Written exercise: Going from the top of the data below, give again each line through the one containing "(49 * MM, 2.5", both ends kept.

Dataset content:
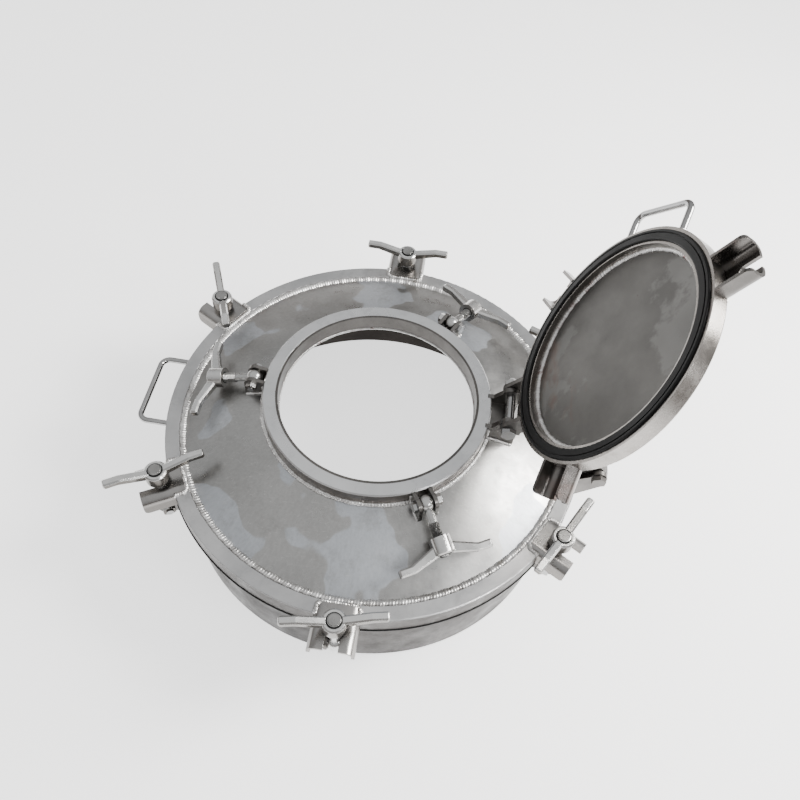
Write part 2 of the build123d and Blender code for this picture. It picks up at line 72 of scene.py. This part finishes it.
# Where the thread begins beyond the pivot, its pitch, and its radius
THREADS = {"outer": (49 * MM, 2.5 * MM, 10 * MM), "inner": (31 * MM, 2 * MM, 8 * MM)}


def azimuths(kind, count):
    """Directions of the swing bolts of one kind, seen from the Z axis."""
    spots = [JOINTS[f"{kind}_bolt_{n}_swing"]["pos_m"] for n in range(1, count + 1)]
    return [math.atan2(y, x) for x, y, _z in spots]


OUTER_AZ, INNER_AZ = azimuths("outer", 6), azimuths("inner", 3)


def dish_z(r):
    """Height of the dish's top at radius r."""
    return DISH_CENTRE + math.sqrt(DISH_R**2 - r**2)


# ---------------------------------------------------------------- material building blocks
def material(name):
    """A new material: itself, its node tree and its Principled shader."""
    mat = bpy.data.materials.new(name)
    mat.use_nodes = True
    tree = mat.node_tree
    tree.nodes.clear()
    out = tree.nodes.new("ShaderNodeOutputMaterial")
    shader = tree.nodes.new("ShaderNodeBsdfPrincipled")
    tree.links.new(shader.outputs["BSDF"], out.inputs["Surface"])
    return mat, tree, shader


def feed(tree, socket, value):
    """Link value into the socket if it is another node's output, and otherwise set it."""
    if isinstance(value, bpy.types.NodeSocket):
        tree.links.new(value, socket)
    else:
        socket.default_value = value


def node(tree, kind, inputs=(), **values):
    """A new node, with its properties from values and its sockets from inputs."""
    made = tree.nodes.new(kind)
    for key, value in values.items():
        setattr(made, key, value)
    for key, value in dict(inputs).items():
        feed(tree, made.inputs[key], value)
    return made


def math_node(tree, operation, a, b=0.0, clamp=False):
    return node(tree, "ShaderNodeMath", {0: a, 1: b}, operation=operation, use_clamp=clamp).outputs[0]


def place(tree, scale=(1, 1, 1), turn=None):
    """Object coordinates; turn is the matrix that brings the piece back to its own upright axes."""
    out = node(tree, "ShaderNodeTexCoord").outputs["Object"]
    if turn is not None:
        out = node(tree, "ShaderNodeMapping", {"Vector": out, "Location": turn.translation,
                                               "Rotation": turn.to_euler()}).outputs[0]
    if tuple(scale) != (1, 1, 1):
        out = node(tree, "ShaderNodeMapping", {"Vector": out, "Scale": scale}).outputs[0]
    return out


def round_place(tree, turn=None, around=0.15, rise=1.7):
    """Coordinates in which noise is drawn out round the Z axis, like turning marks.
    around sets how far, and rise how fast the marks change with height."""
    split = node(tree, "ShaderNodeSeparateXYZ", {0: place(tree, turn=turn)})
    x, y, z = split.outputs
    radius = math_node(tree, "SQRT", math_node(tree, "ADD", math_node(tree, "MULTIPLY", x, x),
                                               math_node(tree, "MULTIPLY", y, y)))
    # sine and cosine of the angle, so that there is no seam
    across = math_node(tree, "MULTIPLY", math_node(tree, "DIVIDE", x, radius), around)
    along = math_node(tree, "MULTIPLY", math_node(tree, "DIVIDE", y, radius), around)
    level = math_node(tree, "ADD", radius, math_node(tree, "MULTIPLY", z, rise))
    return node(tree, "ShaderNodeCombineXYZ", {0: across, 1: along, 2: level}).outputs[0]


def noise(tree, vector, scale, detail=4.0, rough=0.55):
    return node(tree, "ShaderNodeTexNoise", {"Vector": vector, "Scale": scale, "Detail": detail,
                                             "Roughness": rough}).outputs["Fac"]


def ramp(tree, fac, stops):
    """Colour of fac between stops, which are (where, grey or colour)."""
    made = node(tree, "ShaderNodeValToRGB", {"Fac": fac})
    band = made.color_ramp
    while len(band.elements) < len(stops):
        band.elements.new(0.5)
    for element, (where, value) in zip(band.elements, stops):
        element.position = where
        element.color = (*value, 1) if isinstance(value, tuple) else (value, value, value, 1)
    return made.outputs["Color"]


def mixed(tree, fac, a, b, mode="MIX"):
    made = node(tree, "ShaderNodeMix", data_type="RGBA", blend_type=mode)
    for socket, value in ((made.inputs[0], fac), (made.inputs[6], a), (made.inputs[7], b)):
        feed(tree, socket, (*value, 1) if isinstance(value, tuple) and len(value) == 3 else value)
    return made.outputs[2]


def relief(tree, shader, height, strength, distance, soft_edge=0.0):
    """Bump on the shader's normal, over edges rounded by soft_edge."""
    inputs = {"Height": height, "Strength": strength, "Distance": distance}
    if soft_edge:
        inputs["Normal"] = node(tree, "ShaderNodeBevel", {"Radius": soft_edge}, samples=4).outputs[0]
    tree.links.new(node(tree, "ShaderNodeBump", inputs).outputs["Normal"], shader.inputs["Normal"])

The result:
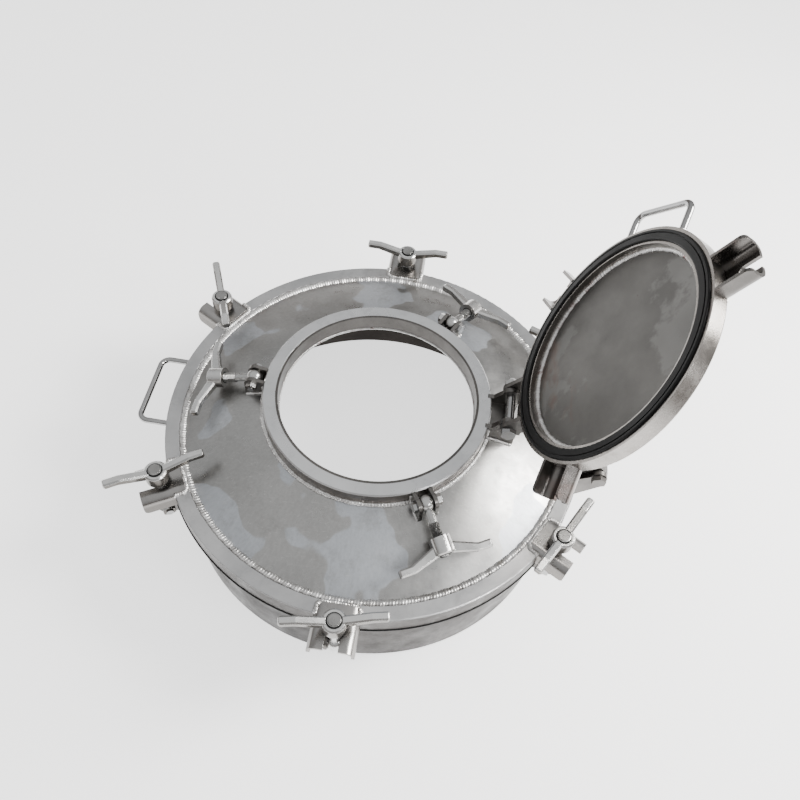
Write part 2 of the build123d and Blender code for this picture. It picks up at line 72 of scene.py. This part finishes it.
# Where the thread begins beyond the pivot, its pitch, and its radius
THREADS = {"outer": (49 * MM, 2.5 * MM, 10 * MM), "inner": (31 * MM, 2 * MM, 8 * MM)}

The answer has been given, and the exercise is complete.